I try to answer but I can’t.

“King…stay with me,” she says, her eyes are growing concerned and her tone is off.

I try to speak but I can’t ? —

“King, keep looking at me,” I hear again but it’s no longer Violette’s voice. The light in Violette’s eyes fades as another fills my vision. The sun? I think I’m moving. My arms are over someone’s shoulders and whoever it is, is holding me, tight.

“Thank Christ he had those fire rated chaps on,” the familiar voice echoes.

“The chopper will be here anytime. Think those are seconds?”

That voice is Sup’s. He was three hundred feet away from me, how is he with me now? Seconds? As in second degree burns? The moment it registers, I feel it and howl. I try to focus on my left leg, it’s dragging along the ground as the guys pull me forward, they’re definitely taking me to the medevac site.

“My fucking leg…” I manage to get out, my teeth are chattering so fucking hard. I’m a trained medic in the off season so I know immediately that I’m in shock.
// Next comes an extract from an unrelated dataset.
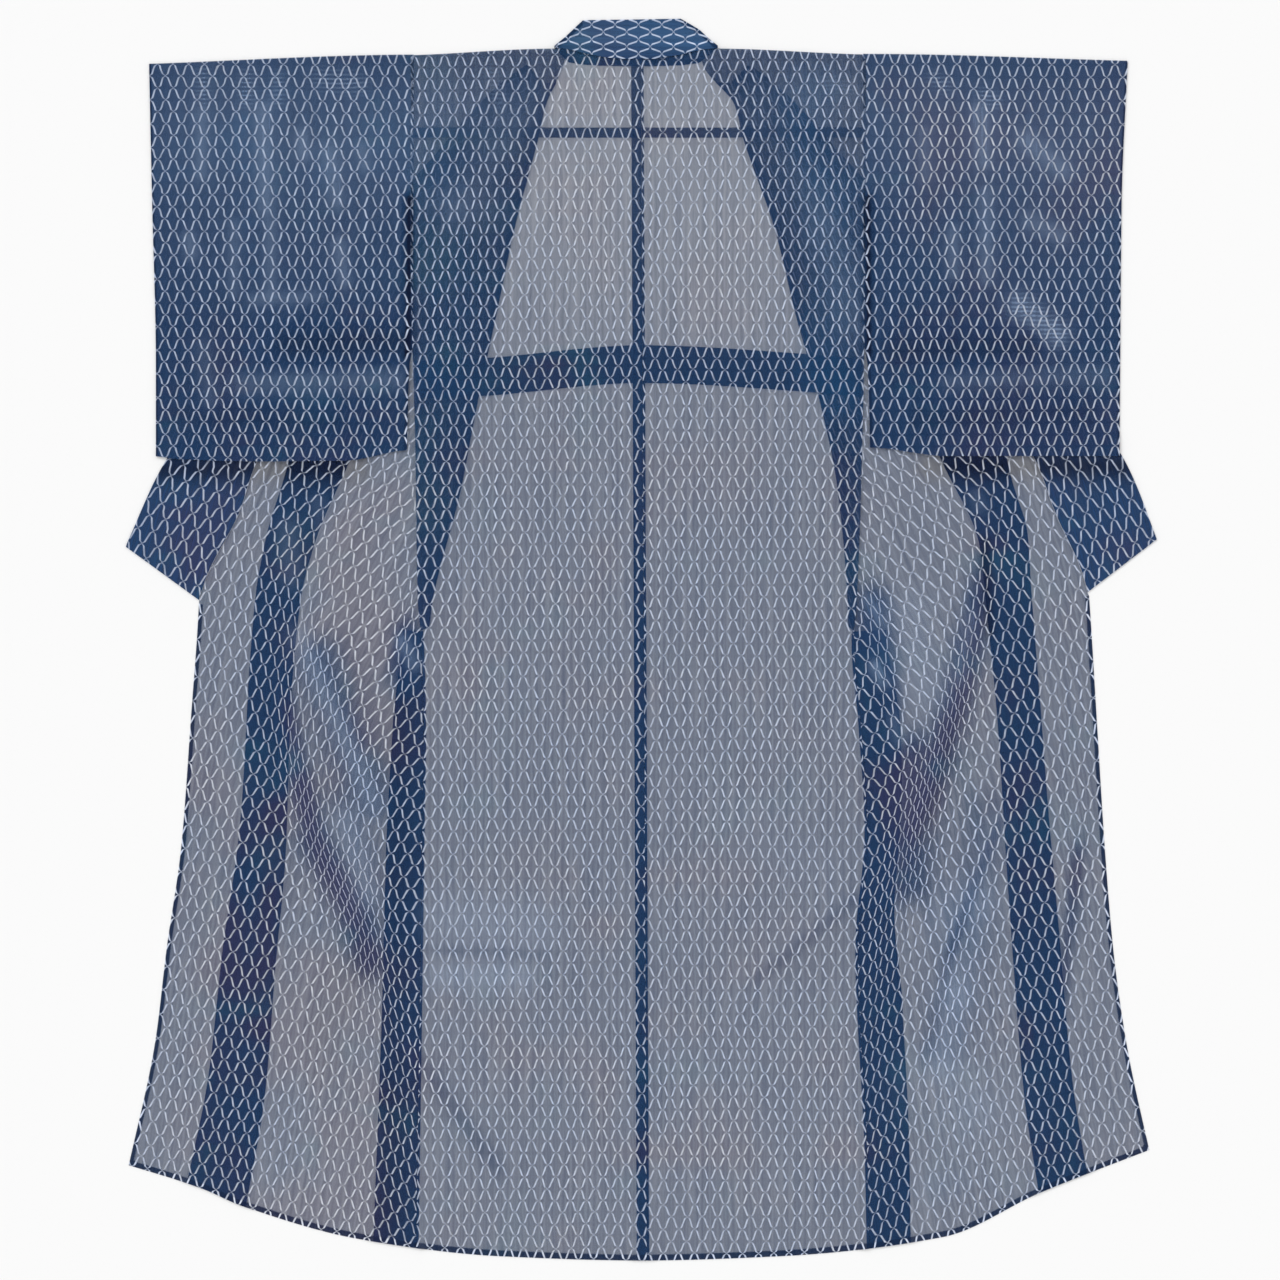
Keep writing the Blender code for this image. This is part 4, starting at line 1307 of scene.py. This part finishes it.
class KIMONO_OT_neck_collar(bpy.types.Operator):
    """Lays the collar behind the neck, folded in half over the back's edge"""

    bl_idname = "kimono.neck_collar"
    bl_label = "Neck collar"

    def execute(self, context):
        rear, face = neck_leaf(NECK_HIDDEN_EDGE), neck_leaf(NECK_SEAM)
        backs = ["back_left", "back_right"]
        low = middle_of(rear, lay("neck_rear", rear, ["centre_seam_allowance"]))
        high = middle_of(face, lay("neck_face", face, backs + ["neck_rear"]))
        points = folded(low, high, turned_over(low[-1], high[-1], (0, 1, 0)))
        face_net = face[..., ::-1] * NECK_NET_STRETCH + NECK_NET
        net = folded(rear[..., ::-1] + NECK_REAR_NET, face_net)
        # A band of painted shade along the fold's slanted ends, through the turned-edge fact
        from_fold = (face[-1, :, 1] - points[..., 1]) * NECK_EDGE_SPREAD + NECK_EDGE_NARROWED
        slanted = np.abs(face[0, :, 0] - LEVEL_FOLD_MIDDLE) > LEVEL_FOLD_HALF
        from_edge = np.where(slanted, np.maximum(from_fold, 0), FAR)
        facts = {"closeness": np.zeros(points.shape[:2]), "from_edge": from_edge}
        faces = both_faces("neck", "doubled")
        piece = cloth("collar_neck", points, net, faces, NECK_THICKNESS, **facts)
        carried(piece, "collar_neck")
        return {"FINISHED"}


class KIMONO_OT_stage(bpy.types.Operator):
    """Sets the pale floor, the soft light and the camera straight above"""

    bl_idname = "kimono.stage"
    bl_label = "Stage"

    def execute(self, context):
        look = settings()
        mesh = bmesh.new()
        bmesh.ops.create_grid(mesh, x_segments=2, y_segments=2, size=FLOOR_HALF)
        data = bpy.data.meshes.new("floor")
        mesh.to_mesh(data)
        mesh.free()
        made, shader = new_material("pale floor", FLOOR_ROUGHNESS, FLOOR_SPECULAR)
        shader.inputs["Base Color"].default_value = tuple(look.floor_colour) + (1.0,)
        data.materials.append(made)
        floor = bpy.data.objects.new("floor", data)
        context.collection.objects.link(floor)

        world = bpy.data.worlds.new("studio")
        world.use_nodes = True
        sky = world.node_tree.nodes["Background"]
        sky.inputs["Color"].default_value = (1.0, 1.0, 1.0, 1.0)
        sky.inputs["Strength"].default_value = look.sky_light
        context.scene.world = world

        sun = bpy.data.lights.new("key", "SUN")
        sun.energy = look.key_light
        sun.angle = KEY_SPREAD
        key = bpy.data.objects.new("key", sun)
        key.rotation_euler = KEY_TILT
        context.collection.objects.link(key)

        lens = bpy.data.cameras.new("camera")
        lens.lens = LENS
        lens.sensor_width = SENSOR_WIDTH
        lens.clip_end = VIEW_DEPTH
        camera = bpy.data.objects.new("camera", lens)
        height = PICTURE_WIDTH * PIXEL * LENS / SENSOR_WIDTH
        camera.location = (PICTURE_MIDDLE, 0.0, height)
        context.collection.objects.link(camera)
        context.scene.camera = camera
        context.scene.view_settings.view_transform = "Standard"
        context.scene.cycles.transparent_max_bounces = LAYERS_SEEN_THROUGH
        context.scene.cycles.max_bounces = LIGHT_BOUNCES
        return {"FINISHED"}


class KIMONO_PT_panel(bpy.types.Panel):
    """Lists the kimono's pieces and settings"""

    bl_idname = "KIMONO_PT_panel"
    bl_label = "Gauze kimono"
    bl_space_type = "VIEW_3D"
    bl_region_type = "UI"
    bl_category = "Kimono"

    def draw(self, context):
        for operator in OPERATORS:
            self.layout.operator(operator.bl_idname)
        for name in KimonoSettings.__annotations__:
            self.layout.prop(settings(), name)


OPERATORS = (
    KIMONO_OT_allowances,
    KIMONO_OT_fronts,
    KIMONO_OT_sleeves,
    KIMONO_OT_back,
    KIMONO_OT_neck_collar,
    KIMONO_OT_stage,
)
CLASSES = (KimonoSettings, *OPERATORS, KIMONO_PT_panel)


def register():
    for item in CLASSES:
        bpy.utils.register_class(item)
    bpy.types.Scene.kimono = bpy.props.PointerProperty(type=KimonoSettings)


def unregister():
    del bpy.types.Scene.kimono
    for item in reversed(CLASSES):
        bpy.utils.unregister_class(item)


def main():
    register()
    bpy.ops.kimono.allowances()
    bpy.ops.kimono.fronts()
    bpy.ops.kimono.sleeves()
    bpy.ops.kimono.back()
    bpy.ops.kimono.neck_collar()
    bpy.ops.kimono.stage()


if __name__ == "__main__":
    main()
“I know, bud. Did yourself real good, but you’re so fucking lucky. Stay with me here, you passed out,” Cap says. “We’re almost to site, chopper is already inbound.”

“We got you out in less than ten seconds,” Caleb says.

It’s all coming back to me as I look down to where I can feel my calf and part of my thigh are burning. I look down at my arm, my yellow Nomex is burned through and there are blisters on my left upper arm, a fuck ton, but no black.

I let my head fall back, by the look of the burns they’re seconds, Cap is right.

“Thank fucking Christ you were right there,” I say to Caleb and Cap, and nausea washes over me with the stench of burned flesh and hair.

We make it to the site with my guys carrying me over the rocky terrain. The medic is waiting; he tells me his name, but I don’t remember because the pain is fucking terrible. I’m set down on a small stool at the medic tent. Another wave of nausea washes over me. I turn my head as my stomach lurches and I vomit.

“Just hang on bud, you’re going in real soon,” Cap says gruffly as he pats my back. Going in. To the hospital. Looking down at my arm I know I have no choice, and right now I could use some fucking pain meds. I haven’t been burned in a long time.

“Almost forgot the feeling,” I say to the part of my crew that surrounds me—just Sup, Caleb, and Cap. Everyone else continues working, because even though I’m injured the blaze doesn’t care.

The medic asks all the usual questions and gives me a shot of something for pain. “H ow did this happen, what is my pain level on a scale of one to ten?” I think I answer them. My vitals are taken. I’ve been in this game long enough to know they’re monitoring me for how badly I’m in shock. My clothes are cut from me and I’m wrapped in a Mylar blanket to conserve my body heat. Over the course of the next several minutes, the nameless medic works to gauze me as I bite down on a rag Cal hands me.

Motherfucker.

The waves of nausea continue with the pain. Being burned like this feels like you’re still on fire. Nothing and no one can stop it.

They wrap my leg and arm loosely with dry, clean gauze, my clothing hangs from me in tatters, but still in place where it isn’t cut open and soaked through with water as the inbound chopper sounds. When it lands, I watch as it’s loaded up. My medic designates Sup as my patient liaison.

I fade in and out as I’m loaded.

“Keep you posted, Tim,” Sup calls out. Tim. That’s the medic’s name.

“We’ll be there in less than fifteen. We’re going to Bakersfield,” Sup tells me reassuringly. “Seems like mostly seconds, you got a fucking horseshoe up your ass, boy,” he says.

I think I nod, but I’m not sure. The moment the pilot’s voice speaks over his comms to Bakersfield letting them know we’re on route, I close my eyes. I will myself to fall back into the sleep where Violette’s smile was all for me, and then I let the darkness take me.